• Aim: Find the lines that hold "this". Report only how many there are.

• Data shown:
***

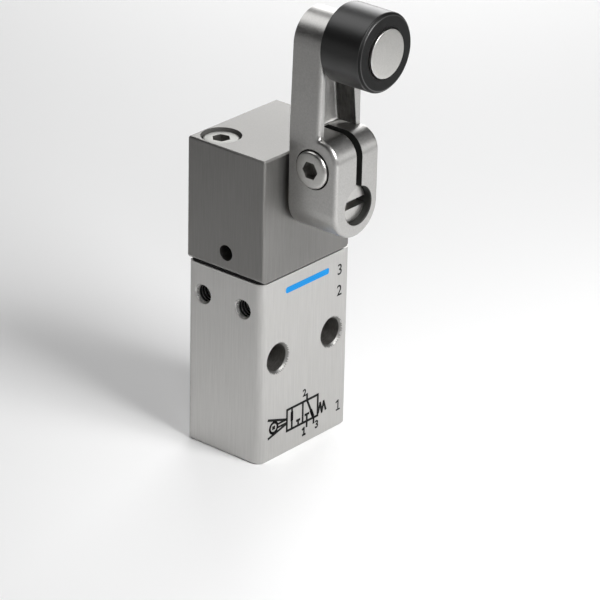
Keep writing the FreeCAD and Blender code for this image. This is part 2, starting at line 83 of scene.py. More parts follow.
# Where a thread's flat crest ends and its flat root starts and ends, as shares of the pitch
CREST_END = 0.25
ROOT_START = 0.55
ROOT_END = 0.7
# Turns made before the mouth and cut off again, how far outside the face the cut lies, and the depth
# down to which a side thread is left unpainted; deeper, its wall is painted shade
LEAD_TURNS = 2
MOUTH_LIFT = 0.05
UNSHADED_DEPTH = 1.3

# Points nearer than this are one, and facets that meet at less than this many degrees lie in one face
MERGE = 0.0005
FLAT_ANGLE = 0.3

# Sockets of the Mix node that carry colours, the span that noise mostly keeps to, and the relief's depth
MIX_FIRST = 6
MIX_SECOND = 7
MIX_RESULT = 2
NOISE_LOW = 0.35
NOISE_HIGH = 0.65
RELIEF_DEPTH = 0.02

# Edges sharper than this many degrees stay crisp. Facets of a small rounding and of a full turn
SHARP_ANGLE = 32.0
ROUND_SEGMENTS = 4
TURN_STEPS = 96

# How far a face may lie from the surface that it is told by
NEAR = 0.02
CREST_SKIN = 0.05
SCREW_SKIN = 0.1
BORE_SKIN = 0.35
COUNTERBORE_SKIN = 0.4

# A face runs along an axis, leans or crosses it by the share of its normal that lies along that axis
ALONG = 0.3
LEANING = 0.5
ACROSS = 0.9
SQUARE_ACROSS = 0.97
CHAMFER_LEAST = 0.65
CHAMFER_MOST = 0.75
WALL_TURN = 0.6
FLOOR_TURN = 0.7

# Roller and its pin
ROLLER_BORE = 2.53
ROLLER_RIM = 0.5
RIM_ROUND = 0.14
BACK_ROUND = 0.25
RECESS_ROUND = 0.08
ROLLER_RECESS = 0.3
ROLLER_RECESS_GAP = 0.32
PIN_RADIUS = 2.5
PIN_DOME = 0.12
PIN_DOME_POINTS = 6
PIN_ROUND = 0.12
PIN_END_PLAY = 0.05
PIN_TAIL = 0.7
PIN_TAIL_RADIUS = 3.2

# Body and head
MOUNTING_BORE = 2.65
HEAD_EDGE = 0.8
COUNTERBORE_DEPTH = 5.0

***

• Final result: 3